Она посмотрела на Илью. Она ожидала, что он будет задавать вопросы. Илья не стал: он помнил про De Brug. Он просто решил уточнить.
– Ты тоже из этого приюта? “Мост надежды”?
Адри засмеялась. Илья любил ее смех и любил ее. Он никого никогда не любил – ни одну женщину. Он был влюблен пару раз в жизни, но то было другое: тяжкое, как болезнь, как горячая лихорадка, когда ты не в состоянии совладать с вирусом внутри.
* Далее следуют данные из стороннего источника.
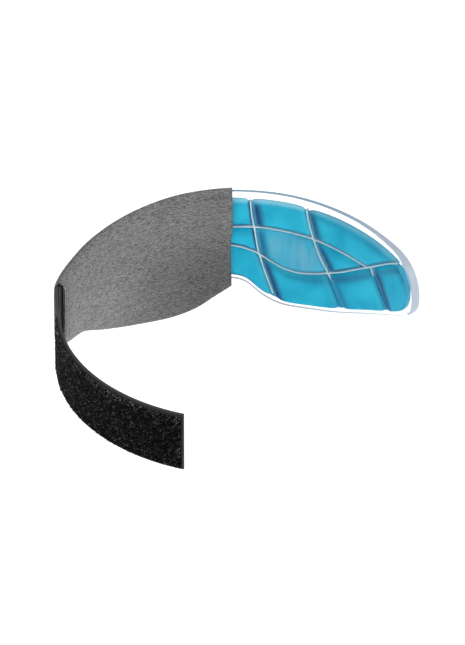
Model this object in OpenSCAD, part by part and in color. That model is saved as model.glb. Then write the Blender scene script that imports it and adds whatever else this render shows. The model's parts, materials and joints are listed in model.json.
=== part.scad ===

С Адри все было иначе: он был здоров и просто любил ее, не зная, как про это сказать.
– Мы все оттуда. – Адри сидела в своей обычной позе – глубоко в кресле, с поджатыми длинными голыми ногами. – Все, кого ты знаешь как Рутгелтов. И многие другие. Мы все – дети De Brug.
Песня вдруг остановилась на полутоне, и ее незаконченность повисла в тишине дома, как сломанная ветка. Было неправильно так прекратить петь. Было много всего неправильного вокруг.
– Мы – Кэролайн, Руди и я, – продолжала Адри, – мы – младшие. Эдгар и Микка были в самой первой группе детей, когда папа открыл De Brug. Алонсо принесли чуть позже, во второй год. Он был такой слабый, что не мог сам ходить. Ома не верила, что он выживет. Он не мог сам есть, и его кормили через резиновую трубку. – Она улыбнулась. – Я тогда даже еще не родилась.
Илья не хотел ничего слышать про Алонсо. Никакого Алонсо вообще не было. Они были только вдвоем.
Стало слышно, как за окном полил дождь.
– А кто твои родители? – спросил Илья. – Настоящие родители.
– Настоящие – это папа и Ома, – сказала Адри. – Хотя Ома никогда никому не позволяла звать себя “мама”. Никому, кроме Рони. Он родился без обеих ног и с одним легким. Он не мог дышать сам. Рони все время ползал по коридорам и таскал за собой свой кислородный баллон. Когда у него кончался воздух, он кричал: “Мама, мама”. Он звал Ому.
Они помолчали.
– Он умер. – Адри обняла себя за плечи, словно ей было холодно. – Знаешь, Ома никогда не простила папу, что он оставил Алису в ту ночь у да Кошты. Однажды она мне сказала, что на самом деле вернулась к нему тогда, после похорон, чтобы убить его ночью, пока он спал. Она хотела прийти к нему ночью, утомить любовью, а потом, когда он заснет покрепче, перерезать горло длинным узким малайским ножом. – Адри рассмеялась. – Я видела этот нож, она до сих пор хранит его в Хасьенде.
– Все еще хочет его зарезать? – спросил Илья. Он мог ожидать чего угодно от этих людей: они жили по другим правилам и дышали другим воздухом в другом, непонятном ему мире.
– Может, и так, – сказала Адри. – С нее станется. Но других родителей у меня нет, только папа и Ома. Я помню свою жизнь начиная с De Brug. До этого я только помню, как кусались крысы. Там была яма, у рынка, где я жила с другими детьми. Но я ничего не помню, только крыс.
Она говорила ровным, спокойным голосом, глядя Илье в глаза. Илья хотел, чтобы она к нему подошла. Он сам хотел подойти.
– Тех, кто проявлял склонность к учебе, посылали в частные школы в Европу. Когда мне было девять, меня отправили в Швейцарию, в коллеж Бо-Солей, где до этого учились Микка, Кэролайн и другие дети De Brug. Эдгар учился в Англии и до сих пор там живет. Он астрофизик, работает в Кембридже. В лаборатории Кавендиш.
Она посмотрела на Илью, словно это была важная информация. Илья не знал почему. Ему было неинтересно про Эдгара.
– А ты? – спросил Илья. – Кто ты? На самом деле?
Адри улыбнулась и покачала головой:
– Я – не студентка юрфака в Колумбийском. Это был обман, для тебя. Я даже не окончила коллеж, меня исключили в девятом классе. Выгнали.